▸ STORED DATA

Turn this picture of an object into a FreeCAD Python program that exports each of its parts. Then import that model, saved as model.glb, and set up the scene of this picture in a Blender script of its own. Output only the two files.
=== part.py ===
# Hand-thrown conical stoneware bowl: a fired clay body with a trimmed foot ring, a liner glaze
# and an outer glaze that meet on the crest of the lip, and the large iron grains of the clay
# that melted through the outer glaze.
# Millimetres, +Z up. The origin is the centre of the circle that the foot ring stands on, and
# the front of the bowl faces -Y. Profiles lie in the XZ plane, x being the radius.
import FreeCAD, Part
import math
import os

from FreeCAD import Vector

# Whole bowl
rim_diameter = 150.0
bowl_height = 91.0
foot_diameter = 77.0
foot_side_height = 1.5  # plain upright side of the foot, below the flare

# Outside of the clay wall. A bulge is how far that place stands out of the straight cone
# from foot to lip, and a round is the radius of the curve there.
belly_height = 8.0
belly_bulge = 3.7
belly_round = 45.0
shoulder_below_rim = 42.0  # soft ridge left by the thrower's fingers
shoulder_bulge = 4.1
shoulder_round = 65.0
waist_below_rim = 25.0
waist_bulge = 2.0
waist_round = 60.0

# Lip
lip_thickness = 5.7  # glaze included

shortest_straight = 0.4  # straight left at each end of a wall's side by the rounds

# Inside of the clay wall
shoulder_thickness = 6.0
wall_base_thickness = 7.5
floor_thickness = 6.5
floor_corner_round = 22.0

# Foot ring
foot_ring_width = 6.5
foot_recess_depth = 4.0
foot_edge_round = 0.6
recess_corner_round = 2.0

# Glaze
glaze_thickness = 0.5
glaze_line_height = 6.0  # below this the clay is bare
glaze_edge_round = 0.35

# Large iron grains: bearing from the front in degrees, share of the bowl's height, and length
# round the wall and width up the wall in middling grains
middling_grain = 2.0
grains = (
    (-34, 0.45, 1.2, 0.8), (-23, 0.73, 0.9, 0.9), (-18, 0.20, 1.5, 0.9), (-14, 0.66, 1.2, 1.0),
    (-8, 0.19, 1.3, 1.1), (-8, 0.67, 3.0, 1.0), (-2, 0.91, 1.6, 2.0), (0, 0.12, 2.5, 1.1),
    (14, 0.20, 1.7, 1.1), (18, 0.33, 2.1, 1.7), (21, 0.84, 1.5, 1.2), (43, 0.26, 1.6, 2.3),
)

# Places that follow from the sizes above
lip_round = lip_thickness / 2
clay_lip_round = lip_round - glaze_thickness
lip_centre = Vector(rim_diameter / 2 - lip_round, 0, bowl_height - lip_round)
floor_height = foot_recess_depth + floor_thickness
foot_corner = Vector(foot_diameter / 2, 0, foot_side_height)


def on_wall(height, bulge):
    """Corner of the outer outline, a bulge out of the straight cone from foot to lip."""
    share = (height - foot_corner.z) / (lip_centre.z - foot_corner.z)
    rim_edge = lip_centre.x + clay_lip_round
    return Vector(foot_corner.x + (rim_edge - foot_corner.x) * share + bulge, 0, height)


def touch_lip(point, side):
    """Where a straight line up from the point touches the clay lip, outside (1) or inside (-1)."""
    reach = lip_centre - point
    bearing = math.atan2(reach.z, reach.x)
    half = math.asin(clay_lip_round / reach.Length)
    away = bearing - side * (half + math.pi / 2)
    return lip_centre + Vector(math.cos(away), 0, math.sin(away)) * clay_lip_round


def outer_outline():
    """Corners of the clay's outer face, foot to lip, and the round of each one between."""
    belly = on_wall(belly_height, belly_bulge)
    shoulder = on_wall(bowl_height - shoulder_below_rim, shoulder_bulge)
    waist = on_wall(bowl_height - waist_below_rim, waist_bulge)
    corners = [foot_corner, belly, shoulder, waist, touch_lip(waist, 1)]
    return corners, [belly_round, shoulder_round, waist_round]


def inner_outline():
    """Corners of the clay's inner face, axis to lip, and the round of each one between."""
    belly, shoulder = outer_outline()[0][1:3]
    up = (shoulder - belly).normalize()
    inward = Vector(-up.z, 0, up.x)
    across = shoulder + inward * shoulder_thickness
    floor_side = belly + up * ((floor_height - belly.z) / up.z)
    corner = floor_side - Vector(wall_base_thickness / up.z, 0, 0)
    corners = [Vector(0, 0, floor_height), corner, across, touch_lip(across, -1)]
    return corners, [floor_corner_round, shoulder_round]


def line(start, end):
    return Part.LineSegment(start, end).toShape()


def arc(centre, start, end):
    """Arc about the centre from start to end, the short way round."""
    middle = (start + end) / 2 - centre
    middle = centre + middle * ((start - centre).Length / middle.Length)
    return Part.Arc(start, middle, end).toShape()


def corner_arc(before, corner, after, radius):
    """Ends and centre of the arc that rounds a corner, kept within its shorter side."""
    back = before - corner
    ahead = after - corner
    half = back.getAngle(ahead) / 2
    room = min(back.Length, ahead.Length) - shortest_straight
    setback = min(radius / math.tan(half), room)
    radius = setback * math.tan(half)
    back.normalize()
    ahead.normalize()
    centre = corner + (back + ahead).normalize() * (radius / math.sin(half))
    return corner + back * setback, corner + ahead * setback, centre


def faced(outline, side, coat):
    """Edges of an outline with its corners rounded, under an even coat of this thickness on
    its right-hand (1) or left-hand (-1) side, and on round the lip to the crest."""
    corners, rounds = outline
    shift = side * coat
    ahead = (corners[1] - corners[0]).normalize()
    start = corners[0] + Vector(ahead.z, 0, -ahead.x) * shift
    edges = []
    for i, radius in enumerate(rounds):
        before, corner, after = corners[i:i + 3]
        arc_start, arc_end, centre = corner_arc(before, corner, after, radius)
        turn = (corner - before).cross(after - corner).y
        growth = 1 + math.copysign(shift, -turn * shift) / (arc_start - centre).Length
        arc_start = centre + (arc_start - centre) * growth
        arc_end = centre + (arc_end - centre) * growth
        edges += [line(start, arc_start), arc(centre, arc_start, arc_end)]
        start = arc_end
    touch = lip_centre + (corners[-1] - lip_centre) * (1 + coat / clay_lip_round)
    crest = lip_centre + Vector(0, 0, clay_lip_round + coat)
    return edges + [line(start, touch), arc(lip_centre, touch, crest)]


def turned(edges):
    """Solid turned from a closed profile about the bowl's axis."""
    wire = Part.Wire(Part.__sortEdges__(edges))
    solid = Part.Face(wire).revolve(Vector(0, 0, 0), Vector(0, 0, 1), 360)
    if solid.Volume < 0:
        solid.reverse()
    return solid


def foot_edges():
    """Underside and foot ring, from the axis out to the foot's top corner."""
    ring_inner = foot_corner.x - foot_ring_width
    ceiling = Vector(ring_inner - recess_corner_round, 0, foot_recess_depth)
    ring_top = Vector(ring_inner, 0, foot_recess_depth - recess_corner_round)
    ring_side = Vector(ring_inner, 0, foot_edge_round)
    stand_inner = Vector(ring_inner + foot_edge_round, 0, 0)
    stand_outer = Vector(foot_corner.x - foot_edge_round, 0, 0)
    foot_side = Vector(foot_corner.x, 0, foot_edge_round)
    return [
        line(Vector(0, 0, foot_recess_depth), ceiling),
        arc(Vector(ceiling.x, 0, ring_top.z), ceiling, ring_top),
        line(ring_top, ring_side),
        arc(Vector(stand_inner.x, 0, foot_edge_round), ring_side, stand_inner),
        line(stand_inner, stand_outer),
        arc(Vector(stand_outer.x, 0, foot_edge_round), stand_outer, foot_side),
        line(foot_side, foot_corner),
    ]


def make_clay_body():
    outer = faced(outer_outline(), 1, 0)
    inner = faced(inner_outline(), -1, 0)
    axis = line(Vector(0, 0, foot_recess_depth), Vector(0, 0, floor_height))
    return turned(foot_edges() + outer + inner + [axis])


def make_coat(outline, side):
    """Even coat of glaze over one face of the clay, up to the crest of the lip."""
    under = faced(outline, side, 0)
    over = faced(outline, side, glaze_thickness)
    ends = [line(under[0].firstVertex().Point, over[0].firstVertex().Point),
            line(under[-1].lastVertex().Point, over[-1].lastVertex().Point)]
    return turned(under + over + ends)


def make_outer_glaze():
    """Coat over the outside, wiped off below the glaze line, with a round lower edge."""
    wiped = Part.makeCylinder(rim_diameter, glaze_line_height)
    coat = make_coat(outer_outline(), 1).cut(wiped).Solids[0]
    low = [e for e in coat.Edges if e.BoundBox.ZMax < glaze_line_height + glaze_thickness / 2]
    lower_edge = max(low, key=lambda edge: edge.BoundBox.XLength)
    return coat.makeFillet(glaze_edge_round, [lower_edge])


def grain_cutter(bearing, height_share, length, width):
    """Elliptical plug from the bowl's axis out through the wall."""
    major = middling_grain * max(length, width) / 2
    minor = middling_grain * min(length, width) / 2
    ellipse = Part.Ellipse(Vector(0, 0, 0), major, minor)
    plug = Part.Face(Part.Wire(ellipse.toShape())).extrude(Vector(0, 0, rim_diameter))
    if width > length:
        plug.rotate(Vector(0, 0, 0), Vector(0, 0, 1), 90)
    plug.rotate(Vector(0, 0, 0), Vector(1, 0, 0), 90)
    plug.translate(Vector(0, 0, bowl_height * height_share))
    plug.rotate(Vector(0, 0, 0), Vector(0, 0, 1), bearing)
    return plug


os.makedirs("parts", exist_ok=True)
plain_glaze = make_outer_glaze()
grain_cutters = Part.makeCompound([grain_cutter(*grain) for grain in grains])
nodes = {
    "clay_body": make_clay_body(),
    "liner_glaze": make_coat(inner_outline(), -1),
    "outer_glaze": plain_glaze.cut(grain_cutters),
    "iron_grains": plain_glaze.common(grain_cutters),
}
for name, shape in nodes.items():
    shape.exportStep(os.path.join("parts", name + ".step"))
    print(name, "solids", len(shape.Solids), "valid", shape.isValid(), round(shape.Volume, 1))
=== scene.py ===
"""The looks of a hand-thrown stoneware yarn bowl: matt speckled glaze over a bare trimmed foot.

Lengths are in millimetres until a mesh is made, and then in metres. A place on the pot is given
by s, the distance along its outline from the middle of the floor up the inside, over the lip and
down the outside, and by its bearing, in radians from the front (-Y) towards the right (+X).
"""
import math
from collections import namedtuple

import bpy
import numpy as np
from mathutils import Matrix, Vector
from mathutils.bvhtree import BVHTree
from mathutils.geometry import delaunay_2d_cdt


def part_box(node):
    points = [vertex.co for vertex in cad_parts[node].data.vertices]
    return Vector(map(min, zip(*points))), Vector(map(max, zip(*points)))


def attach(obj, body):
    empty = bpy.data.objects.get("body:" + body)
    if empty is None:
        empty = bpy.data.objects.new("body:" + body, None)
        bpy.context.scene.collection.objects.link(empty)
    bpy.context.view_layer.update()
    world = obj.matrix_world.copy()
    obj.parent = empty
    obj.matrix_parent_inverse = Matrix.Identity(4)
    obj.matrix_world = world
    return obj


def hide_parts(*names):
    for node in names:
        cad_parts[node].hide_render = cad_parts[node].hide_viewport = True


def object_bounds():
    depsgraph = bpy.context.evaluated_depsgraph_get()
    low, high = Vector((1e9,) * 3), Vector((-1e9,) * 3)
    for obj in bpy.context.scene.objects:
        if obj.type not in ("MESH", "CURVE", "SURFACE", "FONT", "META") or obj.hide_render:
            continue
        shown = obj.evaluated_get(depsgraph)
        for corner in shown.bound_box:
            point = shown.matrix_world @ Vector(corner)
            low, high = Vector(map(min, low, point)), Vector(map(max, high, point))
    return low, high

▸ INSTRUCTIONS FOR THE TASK
Give again, word for word, only the lines running from the line with "for name, shape" through the line with "bpy.context.view_layer.update()"; include both of those lines.

▸ RESULT OF THIS EXERCISE
for name, shape in nodes.items():
    shape.exportStep(os.path.join("parts", name + ".step"))
    print(name, "solids", len(shape.Solids), "valid", shape.isValid(), round(shape.Volume, 1))
=== scene.py ===
"""The looks of a hand-thrown stoneware yarn bowl: matt speckled glaze over a bare trimmed foot.

Lengths are in millimetres until a mesh is made, and then in metres. A place on the pot is given
by s, the distance along its outline from the middle of the floor up the inside, over the lip and
down the outside, and by its bearing, in radians from the front (-Y) towards the right (+X).
"""
import math
from collections import namedtuple

import bpy
import numpy as np
from mathutils import Matrix, Vector
from mathutils.bvhtree import BVHTree
from mathutils.geometry import delaunay_2d_cdt


def part_box(node):
    points = [vertex.co for vertex in cad_parts[node].data.vertices]
    return Vector(map(min, zip(*points))), Vector(map(max, zip(*points)))


def attach(obj, body):
    empty = bpy.data.objects.get("body:" + body)
    if empty is None:
        empty = bpy.data.objects.new("body:" + body, None)
        bpy.context.scene.collection.objects.link(empty)
    bpy.context.view_layer.update()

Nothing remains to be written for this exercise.